As usual, I’d go to maternal uncle’s house during the time of Dashain. The days were normal. My maternal uncle and other Christian uncles were praying outside the room which I found to be boring and I chose to stay with my cousin in the next room and taught them mathematics. All of sudden, one uncle stood from prayer and entered our room. I could remember every detail incident at that instance. He shook his hand with my cousin sister and brother and then shook with me. As my hand came in contact with his hand, I felt something. Now I literally have no word to describe what that was. But I heard a voice saying,”What are you doing in this body?” But it was neither the voice of uncle nor the voice spoke to me. I felt as if it was warning something within me. I felt uneasy and removed my hand, opened the door and ran out of my room. It was raining outside and I wanted to run knowing not where I should go. I was afraid and yet it’s not I who was afraid. Maternal uncle saw me and caught me with the hand. Uncle came outside and took me into the groups where every Christians were praying.
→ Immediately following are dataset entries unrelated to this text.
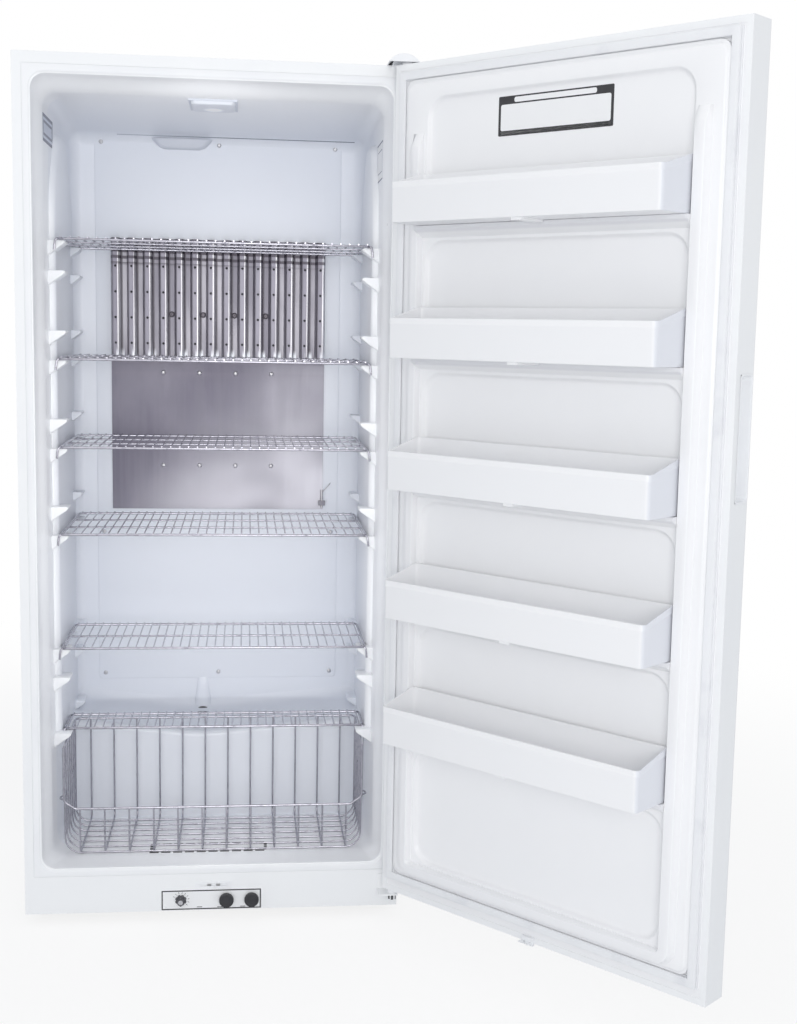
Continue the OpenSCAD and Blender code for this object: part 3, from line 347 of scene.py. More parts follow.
def bevelled(obj, width, segments=2, angle=30):
    tool = obj.modifiers.new("round_edges", "BEVEL")
    tool.width = width / 1000
    tool.segments = segments
    tool.limit_method = "ANGLE"
    tool.angle_limit = math.radians(angle)
    return settle(obj)


in_x, floor_z, ceil_z, ceil_back, back_y = 367, 130, 1836, 1815, 545
throat_x, throat_z, corner_r, sheet_wall = 382, 1864, 31, 0.0025
step_y, step_z, step_back, drain_x, drain_y, fall = 338, 385, 391, -40, 500, 35


def ceiling(y):
    return ceil_z - (ceil_z - ceil_back) * max(0, y - 250) / (back_y - 250)


rings = [section(*form) for form in (
    (5.5, 404, 107.5, 1888, 4), (3.1, 404, 107.5, 1888, 4),
    (3.1, throat_x + 2, floor_z - 2, throat_z + 2, corner_r + 1),
    (3.6, throat_x + 0.6, floor_z - 0.6, throat_z + 0.6, corner_r))]
for k in range(13):
    share = k / 12
    ease = share - 0.055 * math.sin(2 * math.pi * share)
    rings.append(section(5 + 65 * share, throat_x - (throat_x - in_x) * ease, floor_z,
                         throat_z - (throat_z - ceil_z) * ease, corner_r))
rings += [section(y, in_x, floor_z, ceiling(y), corner_r) for y in (90, 170, 250, 330, 420)]
for k in range(7):
    turn = math.radians(15 * k)
    inset = 30 * (1 - math.cos(turn))
    y = back_y - 30 + 30 * math.sin(turn)
    rings.append(section(y, in_x - inset, floor_z + inset, ceiling(y) - inset, max(corner_r - inset, 2)))
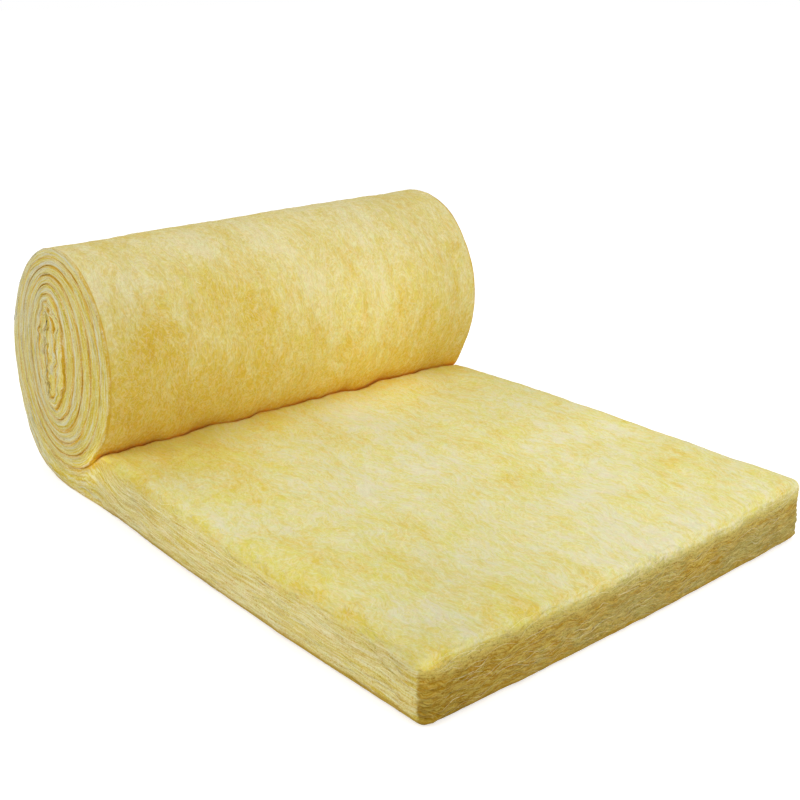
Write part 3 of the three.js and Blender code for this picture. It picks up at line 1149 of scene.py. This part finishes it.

He hold me, touched my head and prayed for me. That was it! I felt Holy Spirit for the first time! When they prayed, I felt so peaceful. It’s like I felt God. My life changed from that very instances. I knew God exists because he exists.

But I wasn’t however totally converted to Christianity. I avoided going to the church. Let’s say, I was in a middle ground. In the month of Chaitra, all Christians of Kathmandu valley planned to organize a walking event throughout Ring Road (Every Christian knows this). I also participated because I was on Holiday. I don’t know how it all happened but after participating in this rally, my heart changed completely. I came to my home with a Bible and started reading New Testament. I prayed to God and studied Christianity a lot. My parents, realizing that I was converting into Christianity, threw my bible away. Then I started using my mobile to read bible online. I grew up in the knowledge of Christ and then accepted Christ as my personal Lord and my Savior after watching a programme in GODTV where the pastor asked us to pray for accepting Christ as the Lord. This is how it all began.

I didn’t go to church because I wasn’t allowed. The more persecution began, the more I started growing in Lord. I finished my New Testament, read many books just to make sure that what I’m believing and following is the right path. My questions were difficult even to my maternal aunt and uncle. That’s why I started studying the Bible because I wanted to learn more and there were no one to help me. Books were my teacher, God was my guidance. Later when I came into my Bachelor I met a Christian friend and then I started going to church and have been going even to this day.

Sabin Panta
Shankhamul, New Baneshwar
Patan Koinonia Church
Pulchowk Engineering College, Bachelor in Civil Engineering.